Editor’s blog: The not-so-green green grass of home

Despite my Welsh roots, I can’t see much for the Principality to be optimistic about at the moment.
 
The more observant among you will have noticed that my surname is not very English. It’s very Welsh. When they found themselves on their uppers in Pembroke Dock during the 1860s, my ancestors got on the Son of Glendower’s equivalent of a coffin ship and didn’t get off until it reached Chile. However, something went wrong out there – maybe they didn’t take to the Merlots of the Maipo valley – and the Gwyther parents appear to have perished, leaving the kids to return to the UK and settle with a maiden aunt in the East End of London.
 
So I take a distant interest in what goes on West of Bristol and Chester. And it’s not often that news from the Principality fills one with hope or joy. Economically, Wales is not in good shape. It’s hugely reliant on the public sector, and its private sector businesses are too small in number and in size (Wales’ largest quoted company is Admiral insurance with 3,000 staff). The Welsh don’t make as much noise as the Scots or the Northern Irish when complaining about the relationship with Westminster, and as a result, fewer taxpayer pounds have been flung at them. They blew what soft money they got from the EU and HMG trying to attract large manufacturers into Wales with grant aid; these perfidious people then promptly dropped the Welsh in favour of cheaper workforces in Asia or Eastern Europe.
 
The think-tank Oxford Economics estimated that in 2006-07 – before the crash – tax revenues of £19.3bn were raised in Wales, compared to Government expenditure of £28.2bn – a fiscal gap of £9.1bn. Public expenditure per head in Wales is higher than most of the English regions (although lower than in Scotland or Northern Ireland). Up to date GDP per capita figures make pretty grim reading, as well. The UK is led by Greater London on £35,000, while at the bottom of the scale come perennial underachievers Scotland on £20,000 and Northern Ireland on £16,000. But the wooden spoon goes to Wales, with £15,200. Oxford Economics predicts that Wales will take longer than any other UK region to get back to employment levels pre-crash: it will be later than 2025.
 
The issue of the Welsh language is a vexed one. Its supporters protest it’s good for the Welsh economy – it certainly created jobs for public sector pen-pushers when the going was good. But now times are tougher, worrying about getting everything translated into an ‘Insular Celtic’ language only spoken by 22% of the population looks like fiddling while Carnarvon Castle burns. It was a fair bet that George Osborne was going to set about slashing wasteful things Welsh faster than you could say Llanfairpwllgwyngyllgogerychwyrndrobwllantysiliogogogoch.
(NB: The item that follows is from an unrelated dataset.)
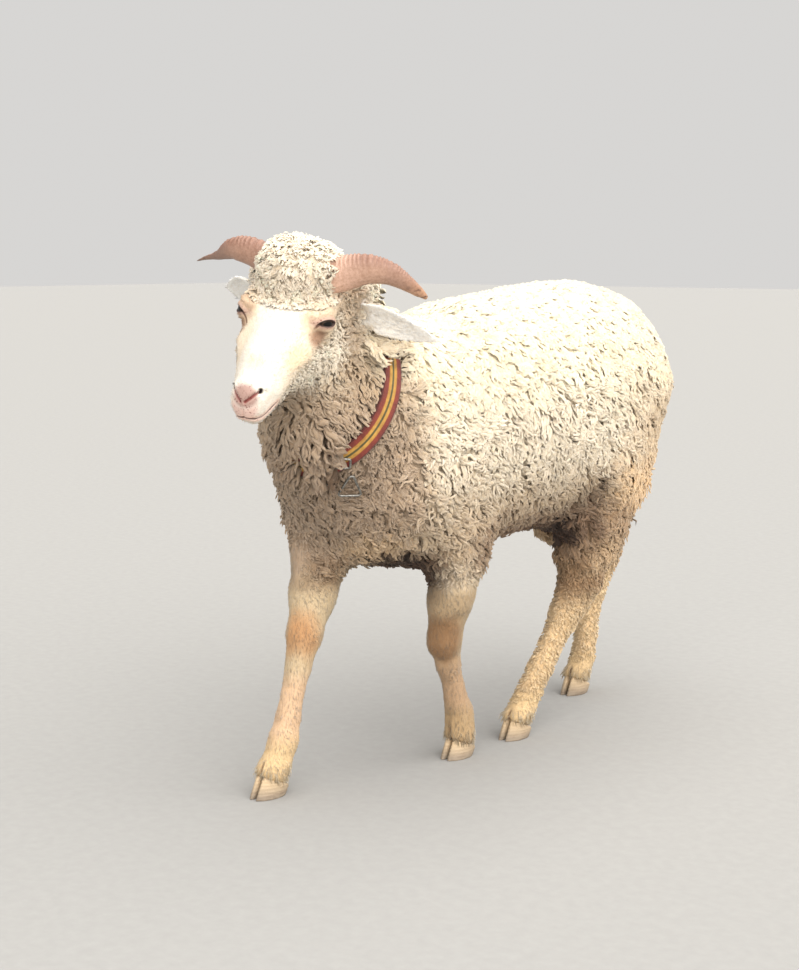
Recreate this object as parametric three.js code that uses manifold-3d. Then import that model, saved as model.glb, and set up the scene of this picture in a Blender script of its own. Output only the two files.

So the axe has already fallen on a chunk of Welsh language TV station S4C. S4C is a  Daily Mail news editor’s wet dream. It receives in excess of £100m a year from HM Government and is currently trying hard to explain how it officially recorded zero viewers on 196 out of its 890 programmes during one month earlier this year. (Indeed, just 139 of the station’s entire output for the period were watched by more than 10,000 viewers.)
 
The estimable Julia Hobsbawn of Editorial Intelligence invited me to the first of her ‘Names Not Numbers’ get-togethers in Port Merion. When we all arrived, we were addressed by the Presiding Officer of the Welsh parliament Dafydd Elis-Thomas. Despite the fact that not one member of his audience understood the language (and his fluency in English), Mr Thomas addressed us in Welsh. We were all supplied with expensive Sennheiser headphone and a simultaneous translation – all no doubt paid for by the taxpayer.  
 
You could argue this was not only silly but slightly discourteous. Nelson Mandela didn’t open the World Cup with an oration in Xhosa. But apparently if it got out Lord Elis-Thomas had uttered a word in public in the language of the imperialists he’d have been lynched on his arrival back in the Caerdydd (Cardiff). Yaki da, (iechyd da) your Lordship.  
 
All this, and Tom Jones didn’t even get to Number One this weekend. What hope is there for the Welsh when that happens?